PepsiCo (NYSE: PEP) did a little buying in the marketplace today. No, I'm not talking about share buybacks -- I'm talking about an acquisition in Russia.
PepsiCo teamed up with Pepsi Bottling Group (NYSE: PBG) to take on a majority position in Russia's largest juice business, JSC Lebedyansky. The price tag was significant -- $1.4 billion (890 million euro). This AP news item indicates that it is the largest transaction for the beverage maker since its purchase of Quaker Oats.
Coca-Cola (NYSE: KO), watch out, because this is all about being competitive in the world marketplace, which means it's all about being competitive against you! It's also about hedging against the challenging growth rates in case volumes seen in the domestic marketplace, as well as taking on international exposure to gain the benefit of a weaker dollar. Consumer companies know that it's smart to think globally these days, so acquisitions like these take on major importance. Plus, PepsiCo cannot live on carbonated sodas alone, so any opportunity to broaden its portfolio base beyond its flagship brand is a welcome strategy (Coke knows this to be true, too).

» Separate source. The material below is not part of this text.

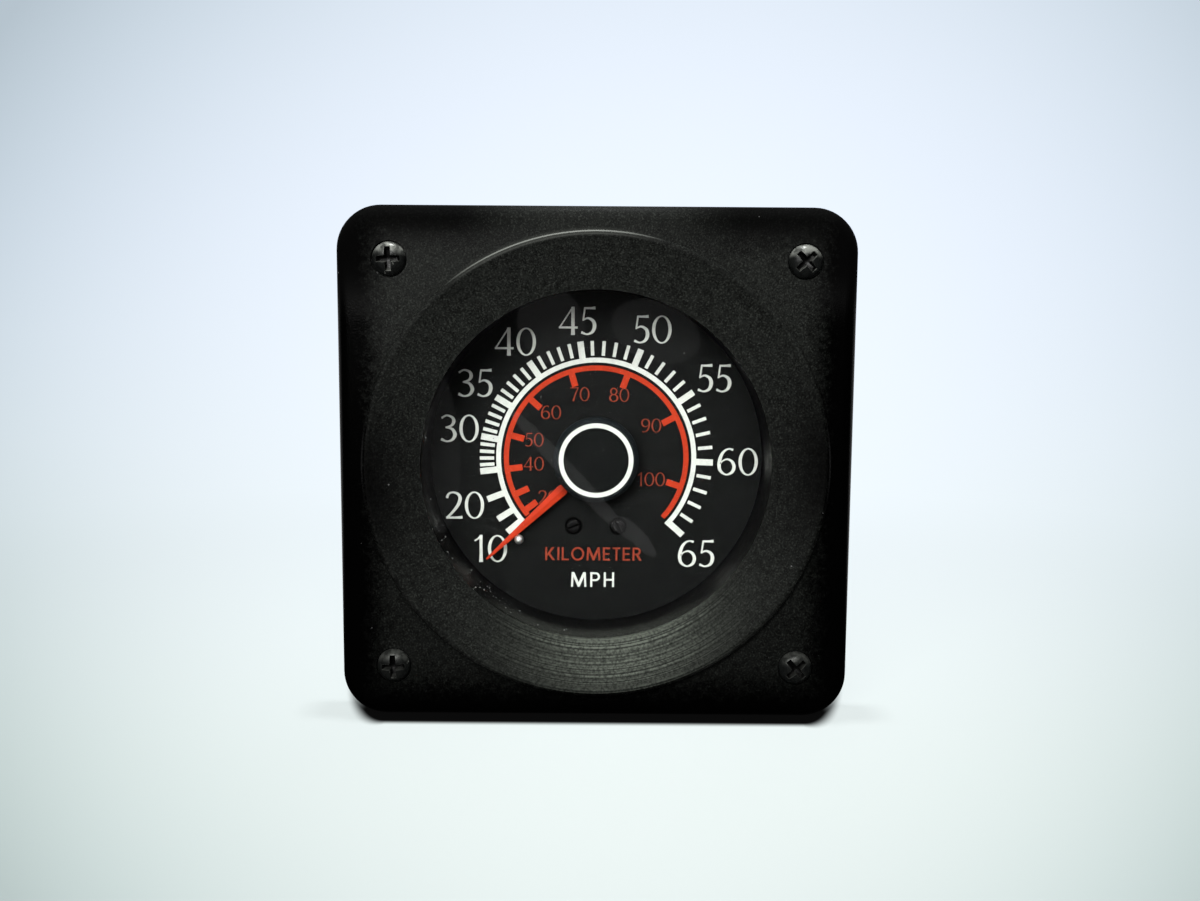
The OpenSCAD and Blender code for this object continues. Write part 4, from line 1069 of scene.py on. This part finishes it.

It's difficult to argue that this is anything but a cool move -- I'd like to argue, since I own shares of Coca-Cola, but alas, I can't find a proper contrarian angle. So, nice move, Pepsi, you did good today, you got a decent asset in a growing international territory, and the price tag won't break the bank. But don't worry, my bubbly friend -- I'm sure Coke is taking note of this, seeing what it needs to do to remain competitive against you (at least, I hope that's what the brains in Atlanta are doing).
Disclosure: I own shares of Coca-Cola; positions can change at any time.